Id.— Action of Ejectment Pending — Defense of Deed Intended as Mortgage — Immaterial Objection to Writ of Assistance.— The pendency of an action of ejectment brought by a third person claiming/ under a deed from the husband, against the husband and wife, in which the husband defended denying title of the plaintiff, and pleading by way of cross-complaint that the deed was a mortgage, and that plaintiff and his wife had been in possession, receiving the rents and profits, and praying for an accounting, and that the premises be restored to him under a reconveyance from the plaintiff, is no objection to the granting of a writ of assistance against the wife in an action for divorce, in which the property was awarded to the husband, and to which the plaintiff in the action of ejectment was no party, nor are the, questions raised in the ejectment suit material to be considered upon the application for the writ of assistance in the divorce action.

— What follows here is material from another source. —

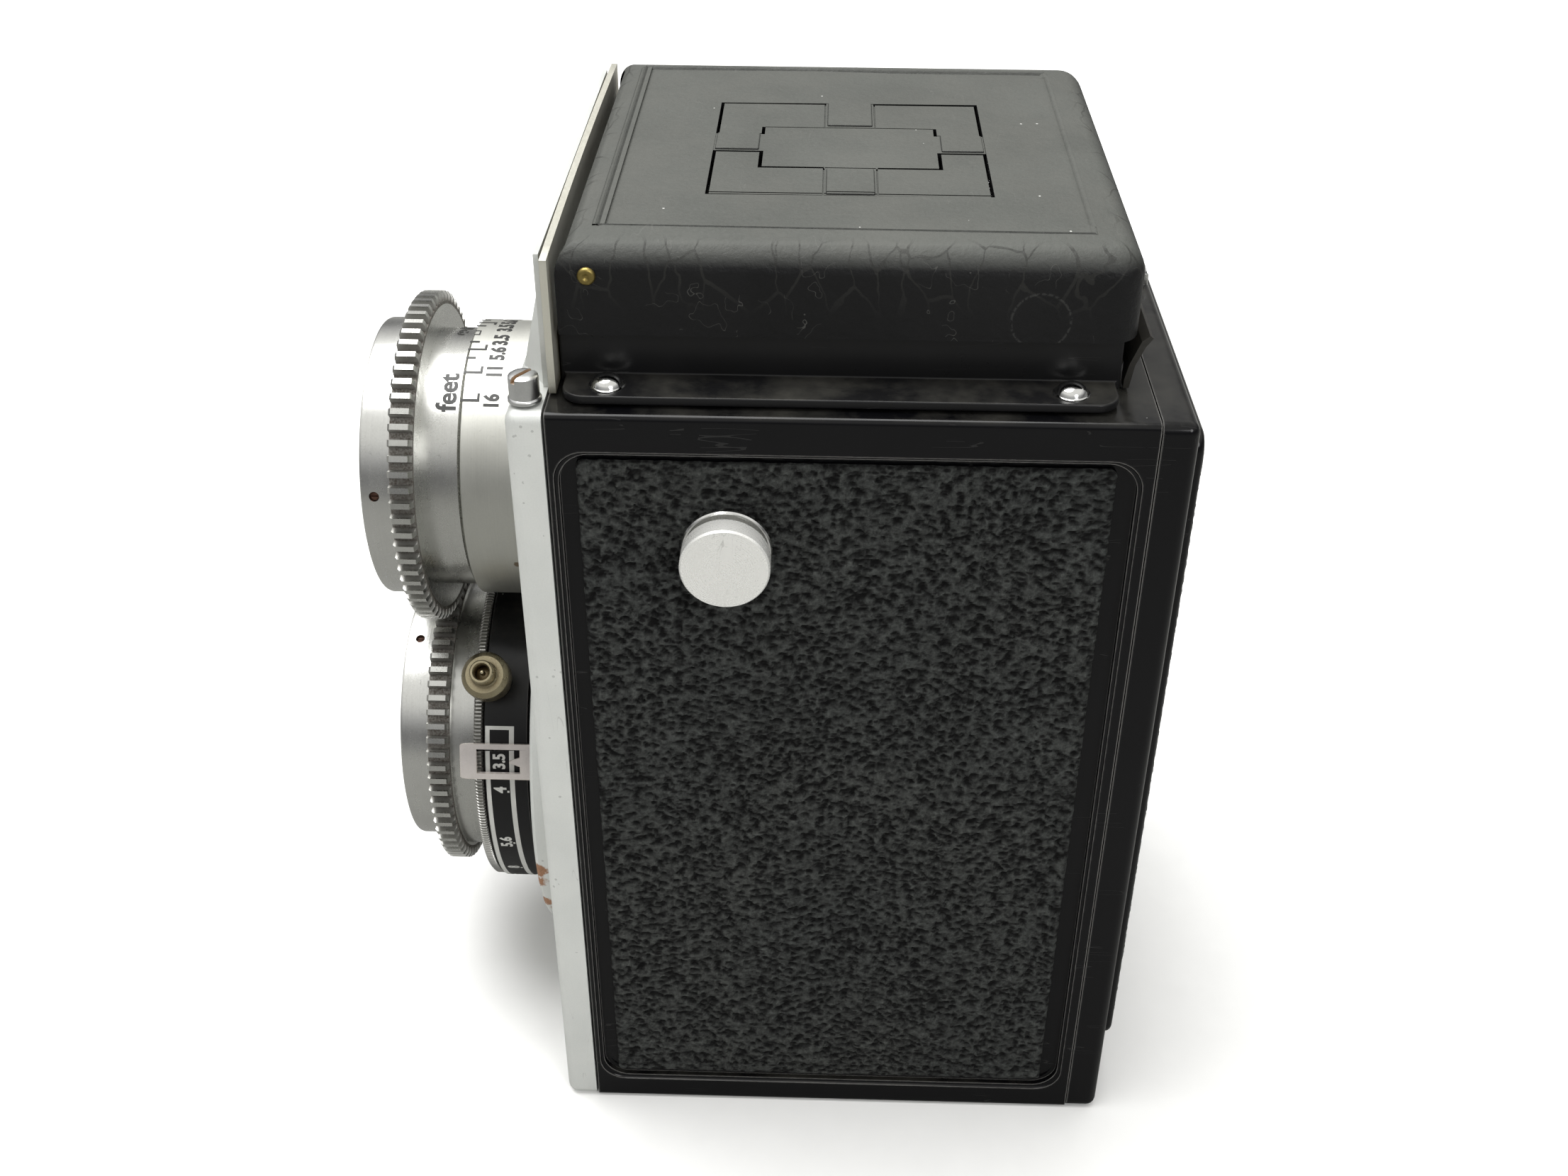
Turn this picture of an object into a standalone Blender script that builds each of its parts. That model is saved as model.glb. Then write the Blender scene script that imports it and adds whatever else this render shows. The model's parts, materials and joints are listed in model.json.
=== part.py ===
"""Twin lens reflex camera for 120 roll film, as an assembly of separate pieces.

Frame: +Z is up, the lenses look along -Y, +X is the side with the small pull knob.
The origin is the centre of the body's underside.
All named sizes are millimetres. MM turns them into Blender's metres.
"""

import math

import bmesh
import bpy
from mathutils import Matrix

MM = 0.001
GAP = 0.3                 # clearance between pieces that rest on each other

# Body shell, front casting and door
HALF_W = 37.5             # half of the body's width
BODY_Y = 32.45            # half of the side shell's depth
BODY_H = 107.4            # underside to deck
WALL = 2.4                # side wall, thick enough to take the leather recess
CAST_FRONT = -36.8        # front face of the front casting
DOOR_BACK = 36.7          # rear face of the door's rim
PANEL_BACK = 38.7         # rear face of the door's raised panel
RECESS = 1.2              # depth of the side recess
RECESS_Y = (-31.4, 30.8)
RECESS_Z = (4.1, 102.5)
LEATHER_Y = (-29.6, 28.6)
LEATHER_Z = (4.9, 101.7)

# Optical axes and the two geared focusing rings
TAKING_Z = 38.9
VIEWING_Z = 80.9          # the lenses stand 42 mm apart
MODULE = 0.6
TEETH = 70
PITCH_R = MODULE * TEETH / 2
GEAR_TIP_R = PITCH_R + 0.55
GEAR_ROOT_R = PITCH_R - 0.75
GEAR_Y = (-55.2, -52.3)
RIM_FRONT = -59.5
RIM_R = 18.06
FOCUS_R = 16.8            # sleeve that carries the distance scale
TAKING_SLEEVE_R = 19.4
BARREL_R = 17.9           # fixed viewing barrel
BARREL_FRONT = -47.2
SHUTTER_R = 23.8
SHUTTER_Y = (-46.9, -41.2)
SPEED_R = 23.6
SPEED_Y = (-48.4, -47.2)
BOSS_R = 29.5             # round boss that the shutter stands on
BOSS_FRONT = -40.0
SYNC_ANGLE = 46.3
TAB_ANGLE = 21.6
LEVER_ANGLE = 205.0

# Hood
LID_X = 31.9
LID_Y = (-31.1, 30.2)
LID_Z = (114.0, 124.1)
LID_SKIN = 1.0
PIVOT_Y = -27.75
PIVOT_Z = 120.75
PIVOT_FILLET = LID_Z[1] - PIVOT_Z
BASE_X = 30.2
BASE_Y = (-31.4, 28.8)
FLANGE_X = 35.65
FLANGE_Y = (-30.9, 28.3)
FLANGE_TOP = 108.7
FINDER_X = (-13.8, 17.3)
FINDER_Y = (-16.4, 15.2)
WING_HINGE_X = 28.2
WING_HINGE_Z = 115.5
WING_HALF = 26.0          # half of a side screen's length
WING_REACH = 27.8         # from its hinge to its free edge
REAR_HINGE_Y = 27.0
REAR_HINGE_Z = 112.9
MIRROR_Y = 3.4            # middle of the mirror
MIRROR_RISE = 82.5        # height of the mirror's plane where it crosses y = 0
MAGNIFIER_Y = 1.9
MAGNIFIER_Z = 119.3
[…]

Id.—Judgment upon Demurrer of Wife—Res Adjudicata.—A judgment for costs in the action of ejectment in favor of the wife against the husband, upon the sustaining of a general and special demurrer interposed by her to his cross-complaint, it not appearing that the merits of the action were involved in the order sustaining the demurrer, cannot be said to constitute any bar or estoppel in her favor as against the husband’s title to the property awarded to him in the divorce suit, but the rights of the parties must be determined by the judgment in the divorce action, if no new and independent rights have been acquired subsequent to its date.
Id.—Title by Adverse Possession—Opposition to Writ of Assistance — Unsupported Claim —• Pendency of Appeal — Suspension of Rights.—Where there is a prima facie showing that the plaintiff has acquired a new and independent title by adverse possession, as against the defendant, a writ of assistance should not issue in favor of the defendant, and cannot operate to affect such new and independent right; but the bald assertion of an unsupported claim is not a sufficient warrant for asking the court to withhold its process; and where less than three years have elapsed since the final determination of the rights of the husband upon appeal to the supreme court from the judgment of divorce, there can be no title of the wife acquired by adverse possession, as her possession could not be adverse to the husband pending the appeal, all rights under the judgment having been suspended during the appeal.
Henshaw, J. Appeal from an order made November 2, 1893, granting respondent a writ of assistance to recover possession of certain real property.
Appellant and respondent had been wife and husband. Appellant sued her husband in divorce, claiming a piece of real property, title to which stood in her name as her separate property. The husband answered and cross-complained, charging his wife with adultery, and declaring the land in question to be the property of the community.
He was granted a divorce by judgment and decree entered March 18, 1887. It was also decreed that the property in question was community property, and in making disposition thereof, the court awarded it to the husband, “the same to belong to him absolutely, and to be his sole and separate property, free from any claim by or of the plaintiff.”
The judgment proceeds: “And it is further ordered that the defendant pay to plaintiff herein, or to her at[60]torney, within sixty days from the date of the entry of this decree, the sum of five hundred dollars in cash in United States gold coin; provided, nevertheless, that the said plaintiff shall and does, within that time, execute and deliver to the defendant or his attorney a full and sufficient quitclaim conveyance of all her pretended right, tifle, and interest (as the same appears of record) in and to said real estate and property, and in case of her failure to execute and deliver such quitclaim conveyance within said time said defendant shall be, and he hereby is, relieved from the payment of said sum of five hundred dollars.” From this judgment an appeal was taken to this court, by which it was affirmed in May, 1890. (Kirsch v. Kirsch, 83 Cal. 633.)
The day before the entry of the judgment and decree in the superior court the husband made a deed of grant of the land to Charles Greene, which deed was acknowledged and duly recorded a few days thereafter. In the year following, 1888, Greene began an action in ejectment against Mr. and Mrs. Kirsch to recover possession of the land. Mr. Kirsch answered, denying Greene’s title and denying that he was in possession of the land. By cross-complaint he pleaded that the deed to Greene was a mortgage, and that Greene and Mrs. Kirsch ever since March 17, 1887, had been in possession, receiving the rents and profits of the property, which exceeded the amount of the mortgage debt. He prayed judgment that the deed be declared- a mortgage, that an accounting be had, and that the premises be restored to him under reconveyance from Greene.